Object modeling scripts

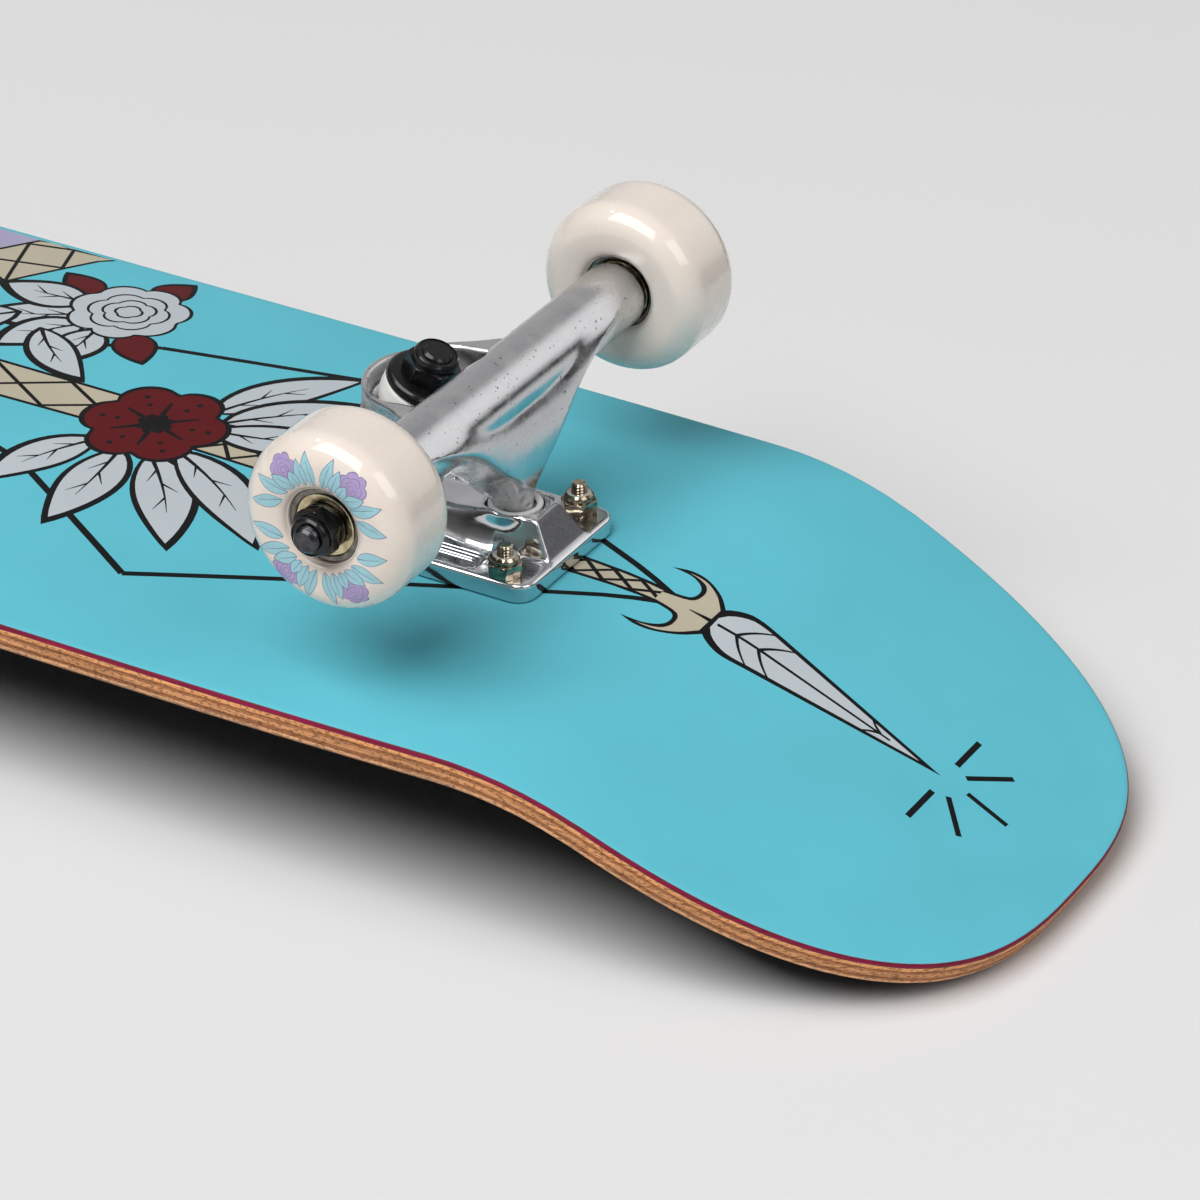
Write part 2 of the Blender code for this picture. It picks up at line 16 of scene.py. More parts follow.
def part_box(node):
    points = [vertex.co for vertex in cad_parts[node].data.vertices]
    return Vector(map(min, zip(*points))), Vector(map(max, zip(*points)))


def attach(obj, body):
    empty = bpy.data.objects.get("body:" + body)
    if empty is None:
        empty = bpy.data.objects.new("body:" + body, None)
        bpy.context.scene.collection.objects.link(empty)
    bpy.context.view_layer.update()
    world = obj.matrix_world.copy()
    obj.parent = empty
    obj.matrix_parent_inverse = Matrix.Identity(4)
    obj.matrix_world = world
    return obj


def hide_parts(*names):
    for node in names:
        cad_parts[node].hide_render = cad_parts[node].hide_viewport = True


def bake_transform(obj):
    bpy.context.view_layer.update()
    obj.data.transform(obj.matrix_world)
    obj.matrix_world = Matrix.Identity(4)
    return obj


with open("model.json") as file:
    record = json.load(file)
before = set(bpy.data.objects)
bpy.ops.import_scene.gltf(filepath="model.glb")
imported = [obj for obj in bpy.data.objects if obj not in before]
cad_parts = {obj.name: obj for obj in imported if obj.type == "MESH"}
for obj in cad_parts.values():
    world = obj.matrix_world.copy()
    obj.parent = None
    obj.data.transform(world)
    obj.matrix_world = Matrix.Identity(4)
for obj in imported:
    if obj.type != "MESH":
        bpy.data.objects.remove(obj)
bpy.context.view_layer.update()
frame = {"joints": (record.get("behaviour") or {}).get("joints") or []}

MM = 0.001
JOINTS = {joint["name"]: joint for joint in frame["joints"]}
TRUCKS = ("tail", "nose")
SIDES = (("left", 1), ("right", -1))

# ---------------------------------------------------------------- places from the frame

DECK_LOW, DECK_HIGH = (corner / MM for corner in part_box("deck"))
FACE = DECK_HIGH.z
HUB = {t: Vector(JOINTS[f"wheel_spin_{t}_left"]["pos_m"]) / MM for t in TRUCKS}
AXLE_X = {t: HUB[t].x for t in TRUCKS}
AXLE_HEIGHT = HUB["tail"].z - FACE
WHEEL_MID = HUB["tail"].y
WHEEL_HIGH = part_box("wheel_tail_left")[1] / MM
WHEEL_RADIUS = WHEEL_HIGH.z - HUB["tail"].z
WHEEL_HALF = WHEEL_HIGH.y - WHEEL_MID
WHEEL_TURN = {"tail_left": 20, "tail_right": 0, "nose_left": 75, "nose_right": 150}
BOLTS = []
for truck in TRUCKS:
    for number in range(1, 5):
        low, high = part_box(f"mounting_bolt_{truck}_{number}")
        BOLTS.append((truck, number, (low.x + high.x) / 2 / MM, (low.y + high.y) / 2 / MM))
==
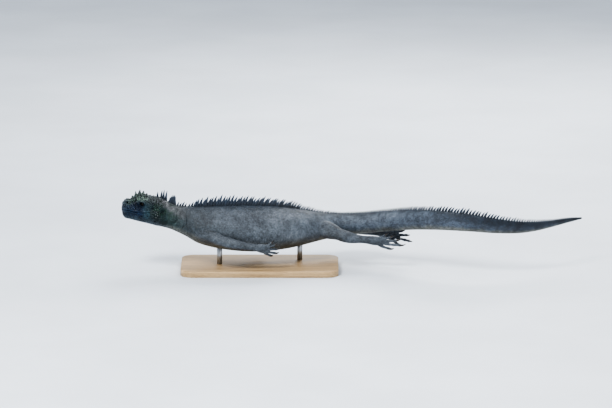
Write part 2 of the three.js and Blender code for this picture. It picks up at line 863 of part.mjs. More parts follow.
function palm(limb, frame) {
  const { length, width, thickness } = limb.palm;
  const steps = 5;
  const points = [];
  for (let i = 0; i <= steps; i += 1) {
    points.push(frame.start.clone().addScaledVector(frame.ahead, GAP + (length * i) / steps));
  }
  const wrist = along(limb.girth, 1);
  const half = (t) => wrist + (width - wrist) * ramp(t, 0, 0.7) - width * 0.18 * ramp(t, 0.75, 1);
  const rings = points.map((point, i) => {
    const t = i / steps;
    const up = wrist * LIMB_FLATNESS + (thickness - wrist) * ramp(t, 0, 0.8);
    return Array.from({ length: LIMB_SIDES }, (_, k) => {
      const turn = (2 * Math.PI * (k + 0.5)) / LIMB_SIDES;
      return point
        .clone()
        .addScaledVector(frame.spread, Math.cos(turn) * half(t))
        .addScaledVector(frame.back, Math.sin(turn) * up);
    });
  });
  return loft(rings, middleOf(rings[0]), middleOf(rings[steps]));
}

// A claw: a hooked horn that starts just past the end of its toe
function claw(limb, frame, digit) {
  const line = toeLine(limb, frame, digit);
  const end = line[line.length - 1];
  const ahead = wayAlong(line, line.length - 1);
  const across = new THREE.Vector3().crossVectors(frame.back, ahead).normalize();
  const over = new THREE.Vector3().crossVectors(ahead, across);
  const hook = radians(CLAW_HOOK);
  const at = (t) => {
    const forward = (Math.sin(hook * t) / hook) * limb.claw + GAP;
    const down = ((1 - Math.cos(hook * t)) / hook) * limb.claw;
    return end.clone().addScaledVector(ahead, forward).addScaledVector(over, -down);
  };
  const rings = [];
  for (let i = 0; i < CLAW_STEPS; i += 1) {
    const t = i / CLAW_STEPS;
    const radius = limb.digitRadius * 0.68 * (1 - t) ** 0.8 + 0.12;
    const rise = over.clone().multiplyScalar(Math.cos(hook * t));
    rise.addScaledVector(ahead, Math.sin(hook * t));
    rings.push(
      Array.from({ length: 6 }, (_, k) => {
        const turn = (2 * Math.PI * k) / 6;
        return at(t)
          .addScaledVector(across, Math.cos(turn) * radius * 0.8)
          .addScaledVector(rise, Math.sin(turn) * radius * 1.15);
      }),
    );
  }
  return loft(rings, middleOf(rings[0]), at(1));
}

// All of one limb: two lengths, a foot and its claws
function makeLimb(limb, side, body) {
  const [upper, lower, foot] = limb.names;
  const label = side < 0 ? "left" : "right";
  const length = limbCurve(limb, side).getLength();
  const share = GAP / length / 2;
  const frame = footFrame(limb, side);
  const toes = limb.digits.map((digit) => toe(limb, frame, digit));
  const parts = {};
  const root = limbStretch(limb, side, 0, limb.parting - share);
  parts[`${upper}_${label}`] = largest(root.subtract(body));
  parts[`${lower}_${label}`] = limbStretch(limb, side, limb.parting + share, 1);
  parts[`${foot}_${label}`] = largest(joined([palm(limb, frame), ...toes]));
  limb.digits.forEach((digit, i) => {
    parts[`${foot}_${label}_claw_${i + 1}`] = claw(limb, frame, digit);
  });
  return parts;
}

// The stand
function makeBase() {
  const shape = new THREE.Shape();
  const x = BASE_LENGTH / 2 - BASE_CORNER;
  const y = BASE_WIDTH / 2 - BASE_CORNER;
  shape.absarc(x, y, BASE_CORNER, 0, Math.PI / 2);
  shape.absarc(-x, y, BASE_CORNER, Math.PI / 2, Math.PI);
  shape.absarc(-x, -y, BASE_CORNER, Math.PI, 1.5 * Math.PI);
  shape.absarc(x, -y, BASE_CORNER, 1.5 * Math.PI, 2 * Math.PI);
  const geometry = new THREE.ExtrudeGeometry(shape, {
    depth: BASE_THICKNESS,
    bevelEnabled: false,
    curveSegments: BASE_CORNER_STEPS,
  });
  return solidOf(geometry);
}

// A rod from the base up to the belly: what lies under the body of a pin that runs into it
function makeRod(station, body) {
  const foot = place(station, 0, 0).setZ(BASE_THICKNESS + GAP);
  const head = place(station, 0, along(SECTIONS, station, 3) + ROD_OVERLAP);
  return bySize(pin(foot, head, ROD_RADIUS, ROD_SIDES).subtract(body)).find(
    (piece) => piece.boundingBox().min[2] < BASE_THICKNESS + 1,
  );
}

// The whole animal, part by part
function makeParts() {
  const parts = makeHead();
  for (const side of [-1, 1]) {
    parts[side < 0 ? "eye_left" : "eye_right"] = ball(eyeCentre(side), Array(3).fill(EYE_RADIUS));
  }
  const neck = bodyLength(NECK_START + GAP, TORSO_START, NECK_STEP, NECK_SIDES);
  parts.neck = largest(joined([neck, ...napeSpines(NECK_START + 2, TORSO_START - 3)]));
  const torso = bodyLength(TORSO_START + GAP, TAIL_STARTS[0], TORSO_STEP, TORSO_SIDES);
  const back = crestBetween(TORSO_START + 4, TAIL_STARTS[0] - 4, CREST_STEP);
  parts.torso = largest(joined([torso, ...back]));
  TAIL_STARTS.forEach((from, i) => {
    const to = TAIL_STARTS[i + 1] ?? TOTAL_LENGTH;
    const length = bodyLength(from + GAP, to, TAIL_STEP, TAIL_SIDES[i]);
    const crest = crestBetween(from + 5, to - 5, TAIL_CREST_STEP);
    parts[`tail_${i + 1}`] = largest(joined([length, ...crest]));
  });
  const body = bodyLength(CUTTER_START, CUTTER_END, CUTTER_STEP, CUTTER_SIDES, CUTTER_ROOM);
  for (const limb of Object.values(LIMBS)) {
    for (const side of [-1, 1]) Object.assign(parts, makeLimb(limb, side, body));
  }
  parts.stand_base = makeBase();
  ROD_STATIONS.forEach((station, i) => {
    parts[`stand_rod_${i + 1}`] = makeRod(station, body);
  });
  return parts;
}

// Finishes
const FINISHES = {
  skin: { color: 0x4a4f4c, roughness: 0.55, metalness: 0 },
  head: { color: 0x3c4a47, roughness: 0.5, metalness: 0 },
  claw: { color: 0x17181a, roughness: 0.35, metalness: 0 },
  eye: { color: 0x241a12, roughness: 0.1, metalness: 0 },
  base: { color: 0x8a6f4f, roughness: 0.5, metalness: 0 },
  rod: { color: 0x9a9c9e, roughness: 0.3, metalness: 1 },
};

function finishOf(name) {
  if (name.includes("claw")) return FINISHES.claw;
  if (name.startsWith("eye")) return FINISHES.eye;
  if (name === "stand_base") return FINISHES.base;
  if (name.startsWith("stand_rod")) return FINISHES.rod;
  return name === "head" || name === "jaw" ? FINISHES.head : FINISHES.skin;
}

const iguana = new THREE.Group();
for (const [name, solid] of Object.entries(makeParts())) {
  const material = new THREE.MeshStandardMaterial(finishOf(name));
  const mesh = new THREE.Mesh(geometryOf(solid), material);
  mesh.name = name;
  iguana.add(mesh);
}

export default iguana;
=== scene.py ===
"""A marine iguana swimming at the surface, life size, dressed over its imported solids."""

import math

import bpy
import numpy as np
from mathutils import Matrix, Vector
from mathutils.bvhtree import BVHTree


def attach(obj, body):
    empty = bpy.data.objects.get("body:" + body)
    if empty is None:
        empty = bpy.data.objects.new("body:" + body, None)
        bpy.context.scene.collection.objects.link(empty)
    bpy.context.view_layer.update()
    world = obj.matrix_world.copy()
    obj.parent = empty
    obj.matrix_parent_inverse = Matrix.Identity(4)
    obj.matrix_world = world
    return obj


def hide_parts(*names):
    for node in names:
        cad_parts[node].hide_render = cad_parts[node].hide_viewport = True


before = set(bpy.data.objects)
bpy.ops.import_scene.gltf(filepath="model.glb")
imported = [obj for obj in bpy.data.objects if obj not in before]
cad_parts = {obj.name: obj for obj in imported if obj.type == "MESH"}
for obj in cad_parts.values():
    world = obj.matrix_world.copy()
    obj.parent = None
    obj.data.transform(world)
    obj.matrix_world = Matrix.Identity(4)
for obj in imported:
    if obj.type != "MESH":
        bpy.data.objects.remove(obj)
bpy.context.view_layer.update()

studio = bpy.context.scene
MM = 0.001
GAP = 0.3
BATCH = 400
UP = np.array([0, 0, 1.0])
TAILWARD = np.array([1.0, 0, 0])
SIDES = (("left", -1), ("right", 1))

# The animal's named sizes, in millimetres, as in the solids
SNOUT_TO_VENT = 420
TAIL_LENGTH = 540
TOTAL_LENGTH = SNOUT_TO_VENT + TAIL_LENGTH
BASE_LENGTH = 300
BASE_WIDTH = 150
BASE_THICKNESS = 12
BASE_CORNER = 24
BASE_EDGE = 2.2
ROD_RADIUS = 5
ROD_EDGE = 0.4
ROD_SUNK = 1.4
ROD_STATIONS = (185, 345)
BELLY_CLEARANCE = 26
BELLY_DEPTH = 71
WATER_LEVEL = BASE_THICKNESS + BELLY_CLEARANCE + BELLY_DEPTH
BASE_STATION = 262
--
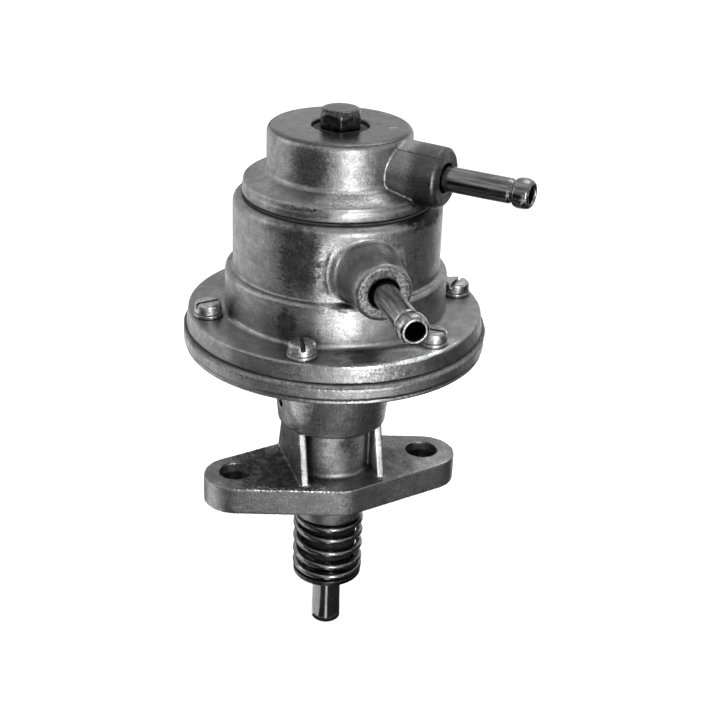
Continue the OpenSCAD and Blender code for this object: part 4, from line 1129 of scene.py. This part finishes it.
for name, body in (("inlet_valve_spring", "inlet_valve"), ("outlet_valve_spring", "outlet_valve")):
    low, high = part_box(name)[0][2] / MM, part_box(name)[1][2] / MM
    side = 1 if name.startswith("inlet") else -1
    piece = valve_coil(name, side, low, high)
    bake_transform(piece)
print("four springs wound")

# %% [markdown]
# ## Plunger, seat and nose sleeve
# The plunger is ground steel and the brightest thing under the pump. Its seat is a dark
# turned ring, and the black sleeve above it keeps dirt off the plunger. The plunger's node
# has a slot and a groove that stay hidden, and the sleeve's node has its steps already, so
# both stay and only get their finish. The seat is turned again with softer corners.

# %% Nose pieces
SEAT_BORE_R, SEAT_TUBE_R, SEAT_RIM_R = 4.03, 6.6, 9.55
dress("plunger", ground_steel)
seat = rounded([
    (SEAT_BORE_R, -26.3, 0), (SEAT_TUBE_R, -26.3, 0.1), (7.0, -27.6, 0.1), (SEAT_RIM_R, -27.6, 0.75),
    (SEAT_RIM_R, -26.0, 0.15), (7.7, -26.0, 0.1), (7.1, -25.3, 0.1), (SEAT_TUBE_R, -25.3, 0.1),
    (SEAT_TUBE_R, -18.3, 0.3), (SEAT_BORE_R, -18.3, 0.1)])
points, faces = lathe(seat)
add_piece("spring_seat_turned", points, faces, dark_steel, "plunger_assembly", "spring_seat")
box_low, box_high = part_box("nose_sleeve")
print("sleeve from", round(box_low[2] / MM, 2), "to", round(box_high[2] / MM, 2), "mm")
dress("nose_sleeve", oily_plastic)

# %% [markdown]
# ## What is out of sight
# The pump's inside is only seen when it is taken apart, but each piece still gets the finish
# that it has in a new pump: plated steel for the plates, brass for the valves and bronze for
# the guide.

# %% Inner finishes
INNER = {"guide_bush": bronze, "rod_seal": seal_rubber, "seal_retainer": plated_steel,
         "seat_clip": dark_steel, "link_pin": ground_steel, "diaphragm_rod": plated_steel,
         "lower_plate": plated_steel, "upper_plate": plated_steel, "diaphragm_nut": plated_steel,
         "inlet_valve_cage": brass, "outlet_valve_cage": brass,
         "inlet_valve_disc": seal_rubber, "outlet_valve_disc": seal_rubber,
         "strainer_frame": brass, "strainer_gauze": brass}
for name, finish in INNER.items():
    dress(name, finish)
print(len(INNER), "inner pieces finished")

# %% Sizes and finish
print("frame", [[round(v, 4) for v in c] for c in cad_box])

◆ **GOAL**
Output exactly the lines of the material above from the one containing "const material = new" up to and including the one containing "BASE_STATION = 262".

◆ **REPLY TO THE TASK**
  const material = new THREE.MeshStandardMaterial(finishOf(name));
  const mesh = new THREE.Mesh(geometryOf(solid), material);
  mesh.name = name;
  iguana.add(mesh);
}

export default iguana;
=== scene.py ===
"""A marine iguana swimming at the surface, life size, dressed over its imported solids."""

import math

import bpy
import numpy as np
from mathutils import Matrix, Vector
from mathutils.bvhtree import BVHTree


def attach(obj, body):
    empty = bpy.data.objects.get("body:" + body)
    if empty is None:
        empty = bpy.data.objects.new("body:" + body, None)
        bpy.context.scene.collection.objects.link(empty)
    bpy.context.view_layer.update()
    world = obj.matrix_world.copy()
    obj.parent = empty
    obj.matrix_parent_inverse = Matrix.Identity(4)
    obj.matrix_world = world
    return obj


def hide_parts(*names):
    for node in names:
        cad_parts[node].hide_render = cad_parts[node].hide_viewport = True


before = set(bpy.data.objects)
bpy.ops.import_scene.gltf(filepath="model.glb")
imported = [obj for obj in bpy.data.objects if obj not in before]
cad_parts = {obj.name: obj for obj in imported if obj.type == "MESH"}
for obj in cad_parts.values():
    world = obj.matrix_world.copy()
    obj.parent = None
    obj.data.transform(world)
    obj.matrix_world = Matrix.Identity(4)
for obj in imported:
    if obj.type != "MESH":
        bpy.data.objects.remove(obj)
bpy.context.view_layer.update()

studio = bpy.context.scene
MM = 0.001
GAP = 0.3
BATCH = 400
UP = np.array([0, 0, 1.0])
TAILWARD = np.array([1.0, 0, 0])
SIDES = (("left", -1), ("right", 1))

# The animal's named sizes, in millimetres, as in the solids
SNOUT_TO_VENT = 420
TAIL_LENGTH = 540
TOTAL_LENGTH = SNOUT_TO_VENT + TAIL_LENGTH
BASE_LENGTH = 300
BASE_WIDTH = 150
BASE_THICKNESS = 12
BASE_CORNER = 24
BASE_EDGE = 2.2
ROD_RADIUS = 5
ROD_EDGE = 0.4
ROD_SUNK = 1.4
ROD_STATIONS = (185, 345)
BELLY_CLEARANCE = 26
BELLY_DEPTH = 71
WATER_LEVEL = BASE_THICKNESS + BELLY_CLEARANCE + BELLY_DEPTH
BASE_STATION = 262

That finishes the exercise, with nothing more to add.